The company investigated the charges, including conducting numerous employee interviews, and it was discovered that Egbuta was written up for insubordination based on a separate incident that occurred the same day that her charges were filed. Compounding the issues, eleven months later, Egbuta filed an additional charge against a company employee, claiming conspiracy, discrimination, harassment and “molestation.” It was explained to Egbuta, for whom English is a second language, that the term “molestation” has sexual connotations.  Egbuta admitted that her complaints were not sexual in nature and no sexual misconduct had occurred.  However, when she was given the chance to change the wording of her complaint to more accurately reflect the alleged conduct, Egbuta refused.  When her refusal was reported to Kulp, he terminated her for making a false accusation against a fellow employee. In response, Egbuta filed a lawsuit in December 2014 claiming racial and national origin discrimination, unlawful retaliation and wrongful termination.

The case was amended in February 2015 and May 2015, and the trial began on May 8, 2017. Representing Traffix, the Fisher Phillips team argued that wrongful termination only applies if a complaint is filed in good faith and that Egbuta couldn’t reasonably believe her actions were protected. The trial lasted 18 days, and after fewer than seven hours of deliberation, the jury delivered a total verdict for the defense. 

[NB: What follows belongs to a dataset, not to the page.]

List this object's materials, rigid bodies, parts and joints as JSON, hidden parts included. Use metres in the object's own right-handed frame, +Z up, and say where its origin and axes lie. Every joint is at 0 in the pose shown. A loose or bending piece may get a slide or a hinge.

“At the heart of this case was Jack Kulp, who has done everything he could to help a newcomer to his area and the company he built from the ground up to bolster the San Clemente community,” said Fisher Phillips Partner Mark Jacobs. “The jury was convinced that Mr. Kulp’s actions were not motivated by her race, her national origin or by the mere fact that she had filed a complaint.  They believed that Ms. Egbuta’s termination was based solely on her refusal to consider changing her allegation of molestation when nothing sexual had occurred. We are glad we were able to deliver such a favorable result for our client on these potentially damaging claims.”  

The Fisher Phillips trial team consisted of Partners Mark Jacobs (Irvine) and Tim Murphy (San Francisco), Associate Ryan Wheeler and litigation paralegal Marcus Jamison of the Irvine office.